3. Sterility definition; Symptoms and Complications
A young couple with healthy reproductive organs who do not use contraception has an approximately 20% chance of having a fertile relationship in a given month. When a person is young and has no reason to think they may be infertile, they should try to conceive for a year before consulting a doctor about treatment for infertility. If the couple’s woman is over 35, the majority of fertility specialists recommend considering treatment after a 6-month trial period so that this woman has a better chance of conceiving while she is still young enough to reasonably hope that her pregnancy will go smoothly.
4. Sterility definition; Treatments
The treatments offered depend on the causes of sterility found during medical investigations. They also adapt to the couple’s age, their medical history, and the number of years they have suffered from sterility. Despite the various treatments available, some causes of human sterility cannot be corrected.
4.1 Treatment of female sterility
In women, hormonal treatments for menstrual cycle disorders can be effective. Treatments like clomiphene citrate (Clomid, taken orally) are prescribed to stimulate ovulation. This medication is effective in the event of hormonal imbalance since it acts on the pituitary gland, a gland that secretes the hormones that trigger ovulation. Several other hormones can be prescribed by injection to stimulate ovulation. In case of hyperprolactinemia, bromocriptine may also be prescribed.

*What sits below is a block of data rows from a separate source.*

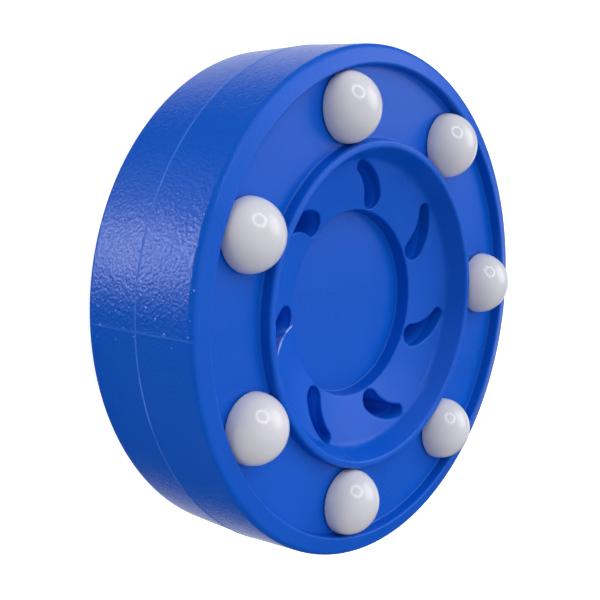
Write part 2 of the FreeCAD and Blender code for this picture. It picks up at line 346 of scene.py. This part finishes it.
# One sector of the vented floor, its rows closer together near the vent. The
# loop is turned so that its points start beside the vent's first.
floor_side_steps, floor_rows, mouth_rows = 20, 15, 6
floor_crowding = 1.15
arc_points = (11, 45, 5, 10, 36, 5)
beside_vent_tip = 15
floor_loop = sector_loop(floor_first_column, panel_split, wall_split, 2, floor_side_steps)
floor_loop = np.roll(floor_loop, inner_columns - beside_vent_tip, axis=0)
outline, outline_normals = vent_outline(arc_points)
mouth_outline = outline + vent_mouth * outline_normals
floor_points = between(mouth_outline, floor_loop, np.linspace(0, 1, floor_rows) ** floor_crowding)
vent_floor = at_height(floor_points, floor_level(floor_points))

mouth_turn = np.linspace(0, math.pi / 2, mouth_rows)
mouth_flat = outline + vent_mouth * (1 - np.sin(mouth_turn))[:, None, None] * outline_normals
mouth_drop = vent_mouth * (1 - np.cos(mouth_turn))[:, None]
vent_rim = at_height(mouth_flat, floor_level(mouth_flat) - mouth_drop)
vent_wall = np.concatenate([vent_rim, at_height(outline[None], 0.0)])

for number in range(runner_count):
    add_surface(turn_by(channel_floor, number * sector))
    add_surface(turn_by(bore_wall, number * sector), downwards=True)
    add_surface(turn_by(vent_floor, number * sector))
    add_surface(turn_by(vent_wall, number * sector), downwards=True)


def joined_mesh(name, grids, height):
    """One closed mesh of all the grids, raised by height. Points nearer than
    the merging distance become one, which closes the seams and the poles."""
    points, faces, start = [], [], 0
    for grid, flipped in grids:
        rows, columns = grid.shape[:2]
        quads = grid_faces(rows, columns, start)
        faces.append(quads[:, ::-1] if flipped else quads)
        points.append(grid.reshape(-1, 3) + [0, 0, height])
        start += rows * columns
    mesh = bpy.data.meshes.new(name)
    mesh.from_pydata(np.concatenate(points).tolist(), [], np.concatenate(faces).tolist())
    shape = bmesh.new()
    shape.from_mesh(mesh)
    bmesh.ops.remove_doubles(shape, verts=shape.verts, dist=0.0005 * mm)
    bmesh.ops.recalc_face_normals(shape, faces=shape.faces)
    for face in shape.faces:
        face.smooth = True
    shape.to_mesh(mesh)
    shape.free()
    return mesh


def new_piece(name, mesh, material):
    """An object with its place in its mesh, on the puck's one body."""
    piece = bpy.data.objects.new(name, mesh)
    bpy.context.scene.collection.objects.link(piece)
    mesh.materials.append(material)
    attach(piece, "root")
    return piece


def node_tree(material):
    """The material's nodes, wires and Principled shader."""
    material.use_nodes = True
    tree = material.node_tree
    return tree.nodes, tree.links, tree.nodes["Principled BSDF"]


def new_group(name, inputs, outputs):
    """An empty shader group; each input is (name, kind, value)."""
    group = bpy.data.node_groups.new(name, "ShaderNodeTree")
    for label, kind, value in inputs:
        socket = group.interface.new_socket(label, in_out="INPUT", socket_type="NodeSocket" + kind)
        if value is not None:
            socket.default_value = value
    for label, kind in outputs:
        group.interface.new_socket(label, in_out="OUTPUT", socket_type="NodeSocket" + kind)
    return group, group.nodes.new("NodeGroupInput"), group.nodes.new("NodeGroupOutput")


def add_node(nodes, kind, values=(), **settings):
    """A node with its settings, and its unlinked inputs given by name."""
    node = nodes.new("ShaderNode" + kind)
    for key, value in settings.items():
        setattr(node, key, value)
    for key, value in dict(values).items():
        node.inputs[key].default_value = value
    return node


def ramp(nodes, links, source, low, high, start, end):
    """A value that goes from start to end while the source goes from low to high."""
    node = add_node(nodes, "MapRange", {"From Min": low, "From Max": high,
                                        "To Min": start, "To Max": end})
    links.new(source, node.inputs["Value"])
    return node.outputs["Result"]


def combine(nodes, links, operation, first, second):
    """A maths node of two inputs, each a socket or a number."""
    node = add_node(nodes, "Math", operation=operation)
    for place, value in enumerate((first, second)):
        if isinstance(value, (int, float)):
            node.inputs[place].default_value = value
        else:
            links.new(value, node.inputs[place])
    return node.outputs[0]


def product(nodes, links, first, *others):
    """All the sockets and numbers multiplied together."""
    for other in others:
        first = combine(nodes, links, "MULTIPLY", first, other)
    return first


def colour_mix(nodes, links, factor, first, second):
    """A colour that goes from first to second; each is a socket or a colour."""
    node = add_node(nodes, "Mix", data_type="RGBA")
    links.new(factor, node.inputs["Factor"])
    for place, value in ((6, first), (7, second)):
        if isinstance(value, tuple):
            node.inputs[place].default_value = value
        else:
            links.new(value, node.inputs[place])
    return node.outputs[2]


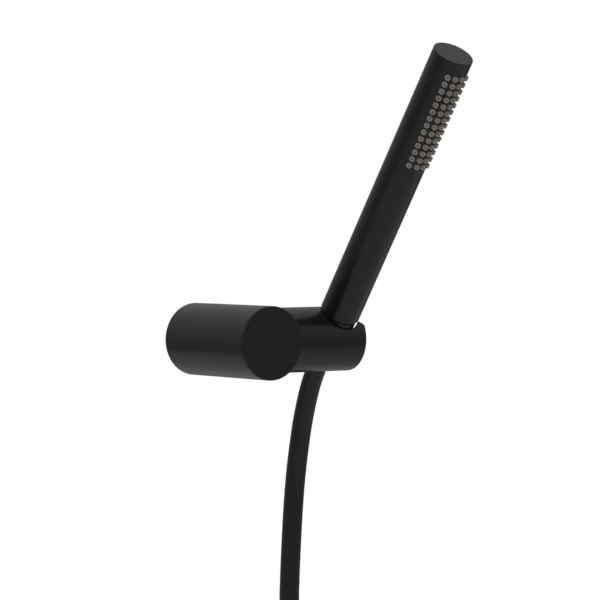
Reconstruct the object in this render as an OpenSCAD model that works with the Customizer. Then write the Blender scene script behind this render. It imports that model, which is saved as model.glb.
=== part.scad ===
// Hand shower standing in a wall holder whose arm swivels, with its hose. Millimetres.
// Origin: centre of the post's rear end on the wall. The wall is the plane y = 0 and the room is
// toward -Y. +Z is up. The arm runs toward +X.

/* [Post] */
// Diameter of the post that stands out of the wall
post_d = 50; // [46:1:56]
// Length of the post from the wall to its closed front
post_len = 90; // [86:1:110]
// Wall thickness of the post
post_wall = 3; // [2.5:0.5:4]
// Thickness of the post's front disc
front_t = 4; // [3:0.5:6]
// Rounding of the post's front edge
post_edge = 1; // [0.4:0.1:2]
// Length that the side stub reaches past the side of the post
stub_past = 2.5; // [1.5:0.5:8]

/* [Arm] */
// Diameter of the arm and of the post's side stub
arm_d = 45; // [42:0.5:46]
// Distance of the arm's axis from the wall
arm_off = 55; // [50:1:60]
// Distance of the arm's free end from the middle of the post
arm_end = 90.3; // [90:0.1:100]
// Rounding of the arm's end edge
arm_edge = 0.5; // [0.3:0.1:1]
// Gap in the seam between the stub and the arm
seam_gap = 0.3; // [0.2:0.1:0.6]

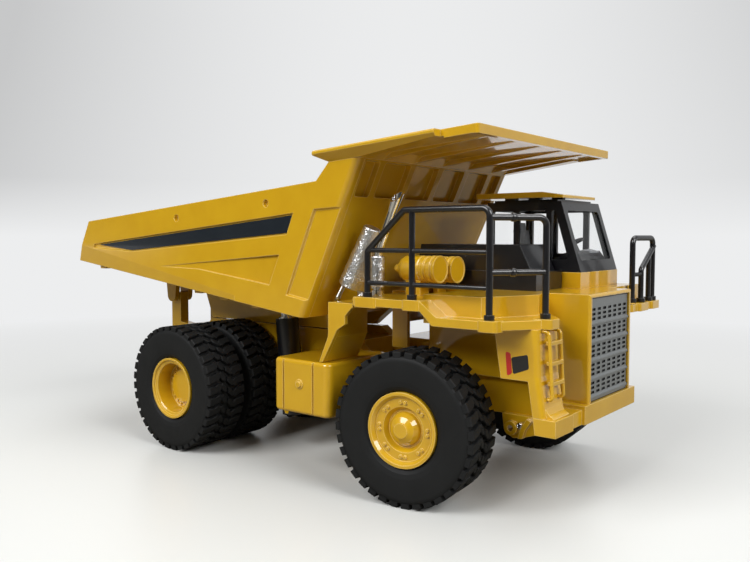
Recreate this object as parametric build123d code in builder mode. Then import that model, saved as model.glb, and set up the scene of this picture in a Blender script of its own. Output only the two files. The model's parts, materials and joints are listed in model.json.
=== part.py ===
from build123d import *
import os
from math import cos, hypot, pi, radians, sin

os.makedirs("parts", exist_ok=True)

# Die-cast scale model of a rigid mining dump truck, in millimetres.
# +X is forward, +Y is the truck's left side, +Z is up, and the wheels stand on Z = 0.
# Stations along the truck are measured from the rear axle, heights from the ground.

# Driving dimensions of the running gear
WHEELBASE = 99.0
TYRE_RADIUS = 22.2
TYRE_WIDTH = 15.6
TYRE_BORE_RADIUS = 10.9
RIM_RADIUS = 10.8
RIM_WALL = 1.0
FRONT_TYRE_OUTER_Y = 47.3
REAR_TYRE_OUTER_Y = 50.2
DUAL_GAP = 4.4
KINGPIN_Y = 36.5
KINGPIN_RADIUS = 1.2
STUB_AXLE_RADIUS = 2.0
REAR_SHAFT_RADIUS = 2.6
RUNNING_CLEARANCE = 0.05
PARKED_STEER_DEG = 7.0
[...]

In some cases, surgery may be necessary. If the fallopian tubes are blocked, an operation can remedy this disorder. In case of endometriosis, medication to stimulate ovulation or in vitro fertilization may be necessary for the hope of conceiving a child.
Medically assisted procreation techniques are, therefore, sometimes necessary in the event of sterility. In vitro fertilization is the most frequently used assisted reproduction technique. The man’s sperm is brought into the woman’s ovum in the laboratory, and the embryo is re-implanted into the future mother’s uterus (IVF).
4.2 Treatment of male sterility
Treatment of male sterility depends on the primary factor of infertility, and the treatment of sterility is directed at eliminating the factor that causes the problem. Surgery can help in many cases of obstruction and congestion of the testicular veins, and medications are effective in cases where there is a hormonal disorder, a disorder in the performance of sexual function, or various polluting factors.